Jan Voster: Dutch photographer had unique artistic connection to Ireland
DUTCH art-photographer Jan Voster's distinctive style came into being on travelling to the north west of Ireland in 1986.
A profound bond developed into ‘an artistic connection he’d never experienced in any other country'.
In 1988, on finding a book about the shut-down Londonderry & Lough Swilly Railway line, he began researching Cashelnagor, the site of a former station.
This led him to produce two series of black and white studies - Where the Road Ends and the Hills Begin, and Back to Cashelnagor - tracing the remains of the route from Derry to Burtonport.
A photograph of Mount Errigal would later feature on Altan’s LP Another Sky.
In 1994, The Linen Homeland presented images concentrating on the industrial heritage of the flax and engineering mills in Antrim, Armagh, Down and Tyrone.
The photographs explored panoramic views of the mills featuring meticulous intimate architectural detail.
Meanwhile, the topography of Derry, in his collection A Maiden Still, depicted the sectarian war-torn city. His photographs captured the past, present and expectant future leading up to the Good Friday Agreement.
Voster also collaborated with Cathal Ó Searcaigh recording the life and landscape of Caiseal na gCorr, resulting in the exhibition Landscape of Remembrance, and with Pamela Brown for The Eye of the Horse, a photographic/poetry exhibition that toured Derry, Donegal and the Netherlands.
Born in 1949 in Blaricum, Jan Voster grew up in Amsterdam where he studied photography.
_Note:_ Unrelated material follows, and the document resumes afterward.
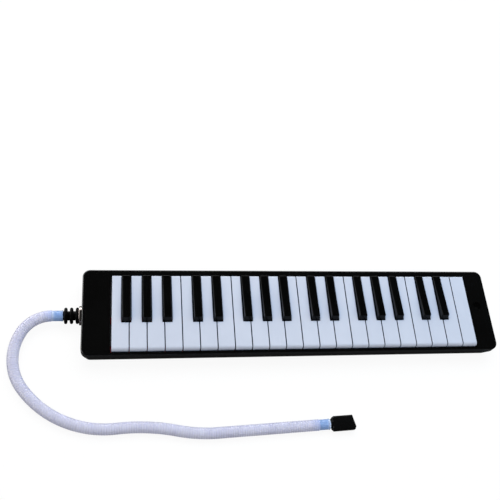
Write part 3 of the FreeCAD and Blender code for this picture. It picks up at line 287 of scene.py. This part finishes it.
def key_black():
    return black_plastic("key_black", dark=0.0008, light=0.0014, rough=(0.16, 0.24), grain=1800.0,
                         depth=0.00002, gloss=0.12, hairs=ALONG_Y)


def button_black():
    return black_plastic("button_black", dark=0.0003, light=0.0006, rough=(0.20, 0.30), grain=2200.0,
                         depth=0.00003, gloss=0.2, hairs=ALONG_X)


def mouth_plastic():
    return black_plastic("mouth_plastic", dark=0.0020, light=0.0036, rough=(0.22, 0.32), grain=2000.0,
                         depth=0.00004, gloss=0.15, hairs=ALONG_X)


def ring_chrome():
    return metal("ring_chrome", low=(0.40, 0.35, 0.32), high=(0.52, 0.46, 0.43), rough=(0.18, 0.28))


def steel():
    return metal("steel", low=0.50, high=0.62, rough=(0.25, 0.40))


def reed_alloy():
    return metal("reed_alloy", low=0.68, high=0.80, rough=(0.30, 0.45), stretch=(0.2, 3.0, 3.0))


def reed_brass():
    return metal("reed_brass", low=(0.62, 0.44, 0.16), high=(0.76, 0.58, 0.26), rough=(0.25, 0.40),
                 stretch=(3.0, 0.2, 3.0))


def chamber_plastic():
    return dull("chamber_plastic", low=(0.16, 0.17, 0.19), high=(0.22, 0.23, 0.25), rough=(0.4, 0.6),
                grain=300.0, depth=0.0001)


def gasket_foam():
    return dull("gasket_foam", low=0.02, high=0.05, rough=(0.8, 0.95), grain=1500.0, depth=0.0002)


def felt():
    return dull("felt", low=(0.20, 0.02, 0.03), high=(0.34, 0.05, 0.06), rough=(0.85, 1.0), grain=1400.0,
                depth=0.0003)


def hose_vinyl():
    return vinyl("hose_vinyl", low=(0.485, 0.485, 0.62), high=(0.54, 0.54, 0.665), tint=(0.36, 0.42, 0.66),
                 reach=0.010, rough=(0.30, 0.42))


def cuff_vinyl():
    return vinyl("cuff_vinyl", low=(0.200, 0.315, 0.55), high=(0.240, 0.355, 0.61), tint=(0.50, 0.58, 0.76),
                 reach=0.0034, rough=(0.20, 0.32))


MAKERS = (case_black, key_black, button_black, mouth_plastic, key_white, plug_rubber, ring_chrome, steel,
          reed_alloy, reed_brass, chamber_plastic, gasket_foam, felt, hose_vinyl, cuff_vinyl)
MATERIALS = {maker.__name__: maker() for maker in MAKERS}


def paint(piece, slot):
    """Give a piece the finish of one material slot."""
    piece.data.materials.clear()
    piece.data.materials.append(MATERIALS[slot])
    return piece


def mesh_piece(name, points, faces):
    """A smooth-shaded piece from its corners and faces."""
    mesh = bpy.data.meshes.new(name)
    mesh.from_pydata(points, [], faces)
    mesh.polygons.foreach_set("use_smooth", [True] * len(mesh.polygons))
    piece = bpy.data.objects.new(name, mesh)
    bpy.context.scene.collection.objects.link(piece)
    return piece


def skin(rings, sides, closed):
    """Faces between rings of corners, which either close on themselves or end in a cap at each end."""
    faces = []
    for i in range(rings if closed else rings - 1):
        a, b = i * sides, (i + 1) % rings * sides
        for k in range(sides):
            m = (k + 1) % sides
            faces.append((a + k, b + k, b + m, a + m))
    if not closed:
        faces.append(tuple(range(sides)))
        faces.append(tuple(reversed(range((rings - 1) * sides, rings * sides))))
    return faces


# ---------------------------------------------------------------- hose
def on_bends(distance):
    """Place on the hose's own plane and heading, that far along its middle line, in millimetres."""
    x, y, heading = HOSE_START_X, 0.0, math.pi
    if distance < 0:
        return x - distance, y, heading
    left = distance
    for radius, turn in BENDS:
        length = radius * math.radians(turn)
        angle = math.radians(turn) * min(left / length, 1.0)
        x += radius * (math.sin(heading + angle) - math.sin(heading))
        y += radius * (math.cos(heading) - math.cos(heading + angle))
        heading += angle
        if left <= length:
            return x, y, heading
        left -= length
    return x + left * math.cos(heading), y + left * math.sin(heading), heading


def station(distance):
    """Centre of the hose at that distance, and the directions to its side and its top, in metres."""
    x, y, heading = on_bends(distance)
    tilt = math.radians(HOSE_TILT)
    centre = Vector((x, y * math.cos(tilt), BLOW_HEIGHT + y * math.sin(tilt))) / 1000
    ahead = math.cos(heading)
    side = Vector((-math.sin(heading), ahead * math.cos(tilt), ahead * math.sin(tilt)))
    top = Vector((0.0, -math.sin(tilt), math.cos(tilt)))
    return centre, side, top


def sleeve(name, profile, bore, slot, tinted_ends):
    """A round sleeve along the hose's line: profile lists distance and radius, bore is its inner radius.

    The mesh keeps each corner's distance from the ends where its colour changes.
    """
    start, end = profile[0][0], profile[-1][0]
    inner_total = max(2, round((end - start) / BORE_STEP))
    inner = [(end + (start - end) * i / inner_total, bore) for i in range(inner_total + 1)]
    rings = profile + inner
    points, from_end = [], []
    for distance, radius in rings:
        centre, side, top = station(distance)
        for k in range(SIDES):
            angle = 2 * math.pi * k / SIDES
            points.append(centre + radius / 1000 * (math.cos(angle) * side + math.sin(angle) * top))
            from_end.append(min(abs(distance - place) for place in tinted_ends) / 1000)
    piece = mesh_piece(name, points, skin(len(rings), SIDES, closed=True))
    piece.data.attributes.new("from_end", "FLOAT", "POINT").data.foreach_set("value", from_end)
    return paint(piece, slot)


def bend_end(count):
    """Distance along the hose at the end of that many bends."""
    return sum(radius * math.radians(turn) for radius, turn in BENDS[:count])


def corrugated(length):
    """Profile of a ribbed tube whose ribs run to both ends."""
    ribs = round(length / RIB_PITCH)
    total = ribs * RIB_STEPS
    profile = []
    for i in range(total + 1):
        crest = math.sin(math.pi * i / RIB_STEPS) ** 2
        profile.append((length * i / total, HOSE_RADIUS - RIB_DEPTH * (1 - crest ** RIB_FULLNESS)))
    return profile


def bead(start, end, radius, edge, steps=5):
    """Profile of a band with rounded edges."""
    quarter = [math.pi / 2 * i / steps for i in range(steps + 1)]
    rounded = [(edge * (1 - math.cos(a)), radius - edge * (1 - math.sin(a))) for a in quarter]
    up = [(start + inset, height) for inset, height in rounded]
    down = [(end - inset, height) for inset, height in reversed(rounded)]
    return up + [((start + end) / 2, radius)] + down


def hose():
    """One corrugated hose along all the bends, as one fixed piece."""
    length = bend_end(len(BENDS)) + STRAIGHT
    piece = sleeve("hose", corrugated(length), HOSE_BORE_RADIUS, "hose_vinyl", (0.0, length))
    start, end = station(bend_end(FLEX_BEND))[0], station(bend_end(FLEX_BEND + 1))[0]
    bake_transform(piece)
    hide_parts("hose_near", "hose_flex", "hose_far")


def near_cuff():
    """Smooth sleeve with a raised lip against the plug."""
    lip_end = NEAR_LIP - CUFF_LENGTH
    lip = bead(-CUFF_LENGTH, lip_end, CUFF_RADIUS, NEAR_LIP_EDGE)
    waist = bead(lip_end, 0.0, NEAR_WAIST_RADIUS, WAIST_EDGE)
    piece = sleeve("near_cuff", lip + waist, CUFF_BORE_RADIUS, "cuff_vinyl", (0.0,))
    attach(piece, "hose_near")
    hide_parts("cuff_near")


def far_cuff():
    """Smooth sleeve with a raised lip against the mouthpiece."""
    start = bend_end(len(BENDS)) + STRAIGHT
    end = start + CUFF_LENGTH
    waist = bead(start, end - FAR_LIP, FAR_WAIST_RADIUS, WAIST_EDGE)
    lip = bead(end - FAR_LIP, end, CUFF_RADIUS, FAR_LIP_EDGE)
    piece = sleeve("far_cuff", waist + lip, CUFF_BORE_RADIUS, "cuff_vinyl", (end,))
    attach(piece, "hose_far")
    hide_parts("cuff_far")


# ---------------------------------------------------------------- drain valve
def drain_coil():
    """Wire wound round the drain stem, flat at both ends, fixed to the case."""
    total = COIL_TURNS * STEPS_PER_TURN
    rise = SPRING_TOP - SPRING_FOOT - 2 * WIRE_RADIUS
    points = []
    for i in range(total + 1):
        turn = COIL_TURNS * i / total
        climbed = min(max((turn - FLAT_TURNS) / (COIL_TURNS - 2 * FLAT_TURNS), 0.0), 1.0)
        height = SPRING_FOOT + WIRE_RADIUS + rise * climbed
        outward = Vector((math.cos(2 * math.pi * turn), math.sin(2 * math.pi * turn), 0.0))
        for k in range(WIRE_SIDES):
            angle = 2 * math.pi * k / WIRE_SIDES
            place = Vector((DRAIN_X, DRAIN_Y, height + WIRE_RADIUS * math.sin(angle)))
            points.append((place + (COIL_RADIUS + WIRE_RADIUS * math.cos(angle)) * outward) / 1000)
    piece = mesh_piece("drain_coil", points, skin(total + 1, WIRE_SIDES, closed=False))
    paint(piece, "steel")
    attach(piece, "case")
    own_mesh(piece)
    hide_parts("drain_spring")


# ---------------------------------------------------------------- studio
def floor():
    """Plain pale floor: most of its brightness is its own, and shiny surfaces see it dim."""
    half = FLOOR_HALF
    corners = [(-half, -half, 0), (half, -half, 0), (half, half, 0), (-half, half, 0)]
    piece = mesh_piece("floor", corners, [(0, 1, 2, 3)])
    piece.location.z = -FLOOR_DROP
    shader = Shader("floor")
    seen = shader.add("LightPath")
    tone = shader.ramp(shader.noise(2.0, 2.0), "Fac", 0.86, 0.88)
    mirrored = shader.mix(tone, FLOOR_IN_MIRRORS, seen, "Is Glossy Ray")
    rough = shader.ramp(shader.noise(40.0, 3.0), "Fac", 0.85, 0.95)
    shader.finish(mirrored, rough, [], 0.0, Specular_IOR_Level=0.05)
    glow = shader.add("Emission", Color=shade(1.0), Strength=1.0)
    share = shader.mix(0.0, FLOOR_OWN_LIGHT, seen, "Is Camera Ray")
    blend = shader.add("MixShader")
    shader.join(share, "Color", blend, "Fac")
    shader.join(shader.surface, "BSDF", blend, 1)
    shader.join(glow, "Emission", blend, 2)
    shader.join(blend, "Shader", shader.tree.nodes["Material Output"], "Surface")
    piece.data.materials.append(shader.material)


def room():
    """Soft even light; shiny surfaces see a dim room with a bright band low at the back and left."""
    world = bpy.data.worlds.new("room")
    bpy.context.scene.world = world
    world.use_nodes = True
    sky = NodeTree(world.node_tree)
    direction = sky.add("TexCoord")
    turned = sky.add("VectorRotate", Angle=math.radians(-35))
    turned.rotation_type = "Z_AXIS"
    split = sky.add("SeparateXYZ")
    sky.join(direction, "Generated", turned, "Vector")
    sky.join(turned, "Vector", split, "Vector")
    height = sky.curve(split, "Z", [(0.0, 0.25), (0.10, 1.0), (0.30, 1.0), (0.50, 0.0)])
    behind = sky.ramp(split, "Y", 0.0, 1.0, 0.0, 0.55)
    band = sky.mix(0.03, 7.0, sky.times(height, behind))
    path = sky.add("LightPath")
    lit = sky.mix(0.5, band, path, "Is Glossy Ray")
    seen = sky.mix(lit, 1.0, path, "Is Camera Ray")
    sky.join(seen, "Color", world.node_tree.nodes["Background"], "Color")


def area_light(name, place, aim, size, power, colour=(1.0, 1.0, 1.0)):
    """A soft rectangular lamp that shiny surfaces do not mirror."""
    light = bpy.data.lights.new(name, "AREA")
    light.shape = "RECTANGLE"
    light.size, light.size_y = size
    light.energy = power
    light.color = colour
    lamp = bpy.data.objects.new(name, light)
    bpy.context.scene.collection.objects.link(lamp)
    lamp.location = place
    lamp.rotation_euler = (Vector(aim) - Vector(place)).to_track_quat("-Z", "Y").to_euler()
    lamp.visible_glossy = False


def camera():
    """Above and in front of the low end, as the instrument was shown."""
    lens = bpy.data.cameras.new("view")
    lens.lens = EYE_LENS
    eye = bpy.data.objects.new("view", lens)
    bpy.context.scene.collection.objects.link(eye)
    eye.location = EYE_PLACE
    eye.rotation_euler = [math.radians(angle) for angle in EYE_ANGLES]
    bpy.context.scene.camera = eye


for entry in frame["record"]["subparts"]:
    paint(NODES[entry["node"]], entry["material_slot"])
hose()
near_cuff()
far_cuff()
drain_coil()
floor()
room()
area_light("overhead", (-0.1, 0.7, 1.6), (0.0, 0.0, 0.0), (1.8, 1.2), 32.0)
area_light("window", (0.62, 0.28, 0.71), (0.20, 0.0, 0.03), (0.6, 0.6), 1.8, (0.05, 0.55, 1.0))
camera()
bpy.context.scene.view_settings.view_transform = "Standard"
A former bass player with The Meteors and Oh Boy, he cited Bob Dylan, Neil Young, Tom Petty, Van Morrison, Nick Cave and Leonard Cohen among creative cohorts.
He had a diverse taste in Irish music and enjoyed Mary Black concerts in the Netherlands but his prodigious creative flow based on his adopted country made him an honorary Irish artist.
His work is not only a gift but a legacy to the people of Ireland whom he said ‘gave me their hospitality, friendship and love’.
Jan Voster, who was Associate Professor of Photography at Utrecht Centre for the Arts, died on October 25 in Amsterdam after a long illness.